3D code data

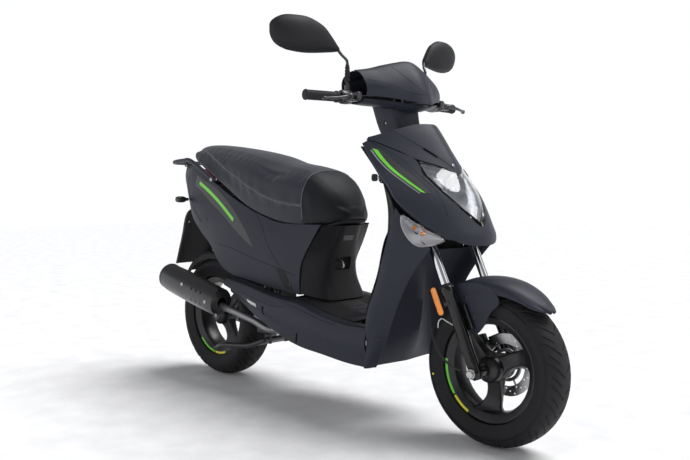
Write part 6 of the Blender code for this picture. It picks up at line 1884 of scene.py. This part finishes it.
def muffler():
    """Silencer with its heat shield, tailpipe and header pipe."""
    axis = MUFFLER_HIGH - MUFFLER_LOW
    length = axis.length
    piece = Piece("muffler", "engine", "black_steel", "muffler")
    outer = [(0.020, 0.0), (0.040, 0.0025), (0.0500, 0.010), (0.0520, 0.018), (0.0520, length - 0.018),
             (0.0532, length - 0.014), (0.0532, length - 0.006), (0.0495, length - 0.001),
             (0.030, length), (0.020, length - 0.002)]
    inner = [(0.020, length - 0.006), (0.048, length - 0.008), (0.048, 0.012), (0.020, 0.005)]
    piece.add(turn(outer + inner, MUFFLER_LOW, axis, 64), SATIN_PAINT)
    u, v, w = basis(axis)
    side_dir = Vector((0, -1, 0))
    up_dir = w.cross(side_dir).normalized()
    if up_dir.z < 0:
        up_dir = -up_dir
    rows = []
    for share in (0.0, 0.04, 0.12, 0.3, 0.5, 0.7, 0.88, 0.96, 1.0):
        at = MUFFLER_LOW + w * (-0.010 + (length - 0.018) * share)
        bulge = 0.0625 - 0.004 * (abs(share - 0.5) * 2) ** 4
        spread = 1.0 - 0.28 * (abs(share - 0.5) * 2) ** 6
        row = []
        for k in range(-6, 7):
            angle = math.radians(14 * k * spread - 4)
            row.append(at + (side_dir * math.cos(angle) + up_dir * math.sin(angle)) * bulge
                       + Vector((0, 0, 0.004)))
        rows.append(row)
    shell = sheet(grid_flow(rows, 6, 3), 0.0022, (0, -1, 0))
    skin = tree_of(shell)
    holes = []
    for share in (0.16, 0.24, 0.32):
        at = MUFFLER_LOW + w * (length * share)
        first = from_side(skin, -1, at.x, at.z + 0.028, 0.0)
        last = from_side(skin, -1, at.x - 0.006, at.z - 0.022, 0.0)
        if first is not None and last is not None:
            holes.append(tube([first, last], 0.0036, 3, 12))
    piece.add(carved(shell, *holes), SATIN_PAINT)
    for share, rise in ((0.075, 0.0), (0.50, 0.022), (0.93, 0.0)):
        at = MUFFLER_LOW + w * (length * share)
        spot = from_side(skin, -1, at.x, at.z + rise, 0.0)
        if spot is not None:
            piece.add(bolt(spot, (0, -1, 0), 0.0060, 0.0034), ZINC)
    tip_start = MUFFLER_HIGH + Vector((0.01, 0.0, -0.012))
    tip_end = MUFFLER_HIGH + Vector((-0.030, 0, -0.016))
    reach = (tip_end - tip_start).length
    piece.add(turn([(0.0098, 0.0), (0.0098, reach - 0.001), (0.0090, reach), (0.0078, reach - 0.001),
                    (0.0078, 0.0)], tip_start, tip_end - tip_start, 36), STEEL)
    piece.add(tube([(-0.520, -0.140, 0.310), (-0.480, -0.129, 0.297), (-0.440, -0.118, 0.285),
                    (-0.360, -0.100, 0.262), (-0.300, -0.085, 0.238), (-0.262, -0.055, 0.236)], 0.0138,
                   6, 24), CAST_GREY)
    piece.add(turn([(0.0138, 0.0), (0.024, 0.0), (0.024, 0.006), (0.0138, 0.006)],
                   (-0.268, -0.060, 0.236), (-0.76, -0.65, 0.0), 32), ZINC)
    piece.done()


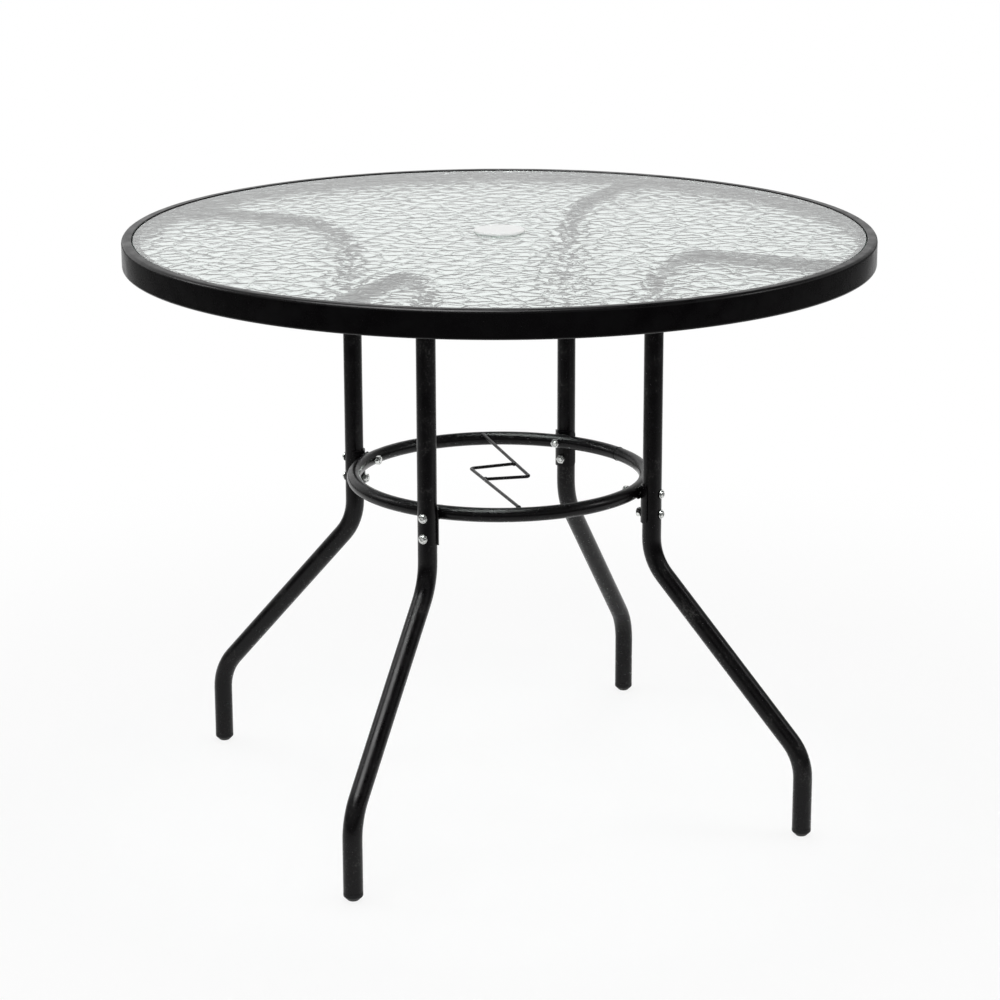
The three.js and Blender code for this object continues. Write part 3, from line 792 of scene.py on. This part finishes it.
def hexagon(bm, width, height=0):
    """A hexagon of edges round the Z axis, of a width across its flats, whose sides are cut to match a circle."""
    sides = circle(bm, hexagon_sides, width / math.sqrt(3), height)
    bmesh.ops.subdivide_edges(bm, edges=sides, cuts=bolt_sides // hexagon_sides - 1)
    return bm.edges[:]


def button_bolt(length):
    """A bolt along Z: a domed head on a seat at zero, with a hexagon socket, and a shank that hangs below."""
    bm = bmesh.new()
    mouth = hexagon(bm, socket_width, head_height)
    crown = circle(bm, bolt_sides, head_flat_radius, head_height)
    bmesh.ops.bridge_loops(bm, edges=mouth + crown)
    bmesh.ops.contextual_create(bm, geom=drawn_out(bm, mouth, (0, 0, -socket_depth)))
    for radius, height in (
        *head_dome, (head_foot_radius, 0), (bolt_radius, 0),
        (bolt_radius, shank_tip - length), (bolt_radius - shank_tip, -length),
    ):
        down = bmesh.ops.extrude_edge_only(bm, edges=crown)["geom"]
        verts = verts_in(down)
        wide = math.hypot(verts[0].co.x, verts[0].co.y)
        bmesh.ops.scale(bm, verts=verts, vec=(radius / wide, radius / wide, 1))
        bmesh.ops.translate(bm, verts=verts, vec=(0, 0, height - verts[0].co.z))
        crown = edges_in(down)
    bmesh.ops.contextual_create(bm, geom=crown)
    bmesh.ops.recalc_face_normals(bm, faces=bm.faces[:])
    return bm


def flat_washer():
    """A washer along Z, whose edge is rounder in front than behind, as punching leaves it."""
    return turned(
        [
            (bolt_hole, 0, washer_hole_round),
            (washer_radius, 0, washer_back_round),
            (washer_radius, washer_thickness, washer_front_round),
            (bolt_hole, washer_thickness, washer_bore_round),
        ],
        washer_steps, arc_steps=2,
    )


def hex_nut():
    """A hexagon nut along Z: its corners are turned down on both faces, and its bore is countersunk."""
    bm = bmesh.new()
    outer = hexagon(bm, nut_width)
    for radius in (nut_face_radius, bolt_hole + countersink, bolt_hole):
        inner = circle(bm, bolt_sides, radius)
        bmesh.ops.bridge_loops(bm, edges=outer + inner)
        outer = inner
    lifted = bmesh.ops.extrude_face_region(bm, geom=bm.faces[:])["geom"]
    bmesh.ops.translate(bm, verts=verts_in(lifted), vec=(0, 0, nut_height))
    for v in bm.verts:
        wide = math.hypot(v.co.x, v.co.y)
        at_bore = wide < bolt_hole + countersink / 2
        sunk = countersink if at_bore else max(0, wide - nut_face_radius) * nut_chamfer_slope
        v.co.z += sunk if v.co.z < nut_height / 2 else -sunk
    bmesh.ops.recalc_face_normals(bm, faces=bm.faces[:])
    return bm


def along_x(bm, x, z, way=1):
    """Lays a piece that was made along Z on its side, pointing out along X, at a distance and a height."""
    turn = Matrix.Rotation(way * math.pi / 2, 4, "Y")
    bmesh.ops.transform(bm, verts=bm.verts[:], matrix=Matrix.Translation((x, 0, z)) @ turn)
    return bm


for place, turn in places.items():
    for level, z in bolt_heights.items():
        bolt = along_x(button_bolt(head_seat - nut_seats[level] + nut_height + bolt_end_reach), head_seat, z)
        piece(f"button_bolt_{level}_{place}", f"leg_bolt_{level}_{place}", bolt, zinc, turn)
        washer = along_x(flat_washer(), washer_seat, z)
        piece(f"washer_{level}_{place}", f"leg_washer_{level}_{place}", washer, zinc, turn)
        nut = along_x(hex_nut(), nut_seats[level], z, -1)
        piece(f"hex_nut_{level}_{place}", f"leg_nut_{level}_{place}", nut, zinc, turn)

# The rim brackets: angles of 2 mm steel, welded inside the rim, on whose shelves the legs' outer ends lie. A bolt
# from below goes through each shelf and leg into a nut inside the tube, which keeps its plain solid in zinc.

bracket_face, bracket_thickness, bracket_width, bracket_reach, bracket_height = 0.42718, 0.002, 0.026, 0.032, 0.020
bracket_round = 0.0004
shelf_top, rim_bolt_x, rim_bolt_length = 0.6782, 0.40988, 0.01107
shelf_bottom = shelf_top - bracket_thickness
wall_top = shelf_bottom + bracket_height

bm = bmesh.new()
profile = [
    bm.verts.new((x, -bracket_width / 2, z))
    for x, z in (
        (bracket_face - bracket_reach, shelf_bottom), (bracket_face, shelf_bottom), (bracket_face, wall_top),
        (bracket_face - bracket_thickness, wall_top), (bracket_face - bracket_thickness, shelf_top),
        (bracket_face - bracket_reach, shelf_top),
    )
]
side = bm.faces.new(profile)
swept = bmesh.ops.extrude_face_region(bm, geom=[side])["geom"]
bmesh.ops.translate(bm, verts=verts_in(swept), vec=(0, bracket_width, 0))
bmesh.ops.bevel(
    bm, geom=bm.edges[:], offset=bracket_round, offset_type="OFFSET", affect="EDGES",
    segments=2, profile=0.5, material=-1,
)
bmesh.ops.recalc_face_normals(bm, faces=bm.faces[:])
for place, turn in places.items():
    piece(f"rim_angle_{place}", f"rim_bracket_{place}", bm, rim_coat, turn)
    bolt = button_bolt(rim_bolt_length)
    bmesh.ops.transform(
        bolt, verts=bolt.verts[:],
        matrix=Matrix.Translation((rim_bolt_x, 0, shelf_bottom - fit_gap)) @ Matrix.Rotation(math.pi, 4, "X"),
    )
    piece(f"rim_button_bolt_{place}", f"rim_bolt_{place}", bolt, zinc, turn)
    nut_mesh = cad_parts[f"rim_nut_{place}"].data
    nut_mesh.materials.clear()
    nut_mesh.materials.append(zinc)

▶ Written problem: Identify the lines of the entries containing the string "this". Copy each such line.

▶ Task solution:
Write part 6 of the Blender code for this picture. It picks up at line 1884 of scene.py. This part finishes it.
The three.js and Blender code for this object continues. Write part 3, from line 792 of scene.py on. This part finishes it.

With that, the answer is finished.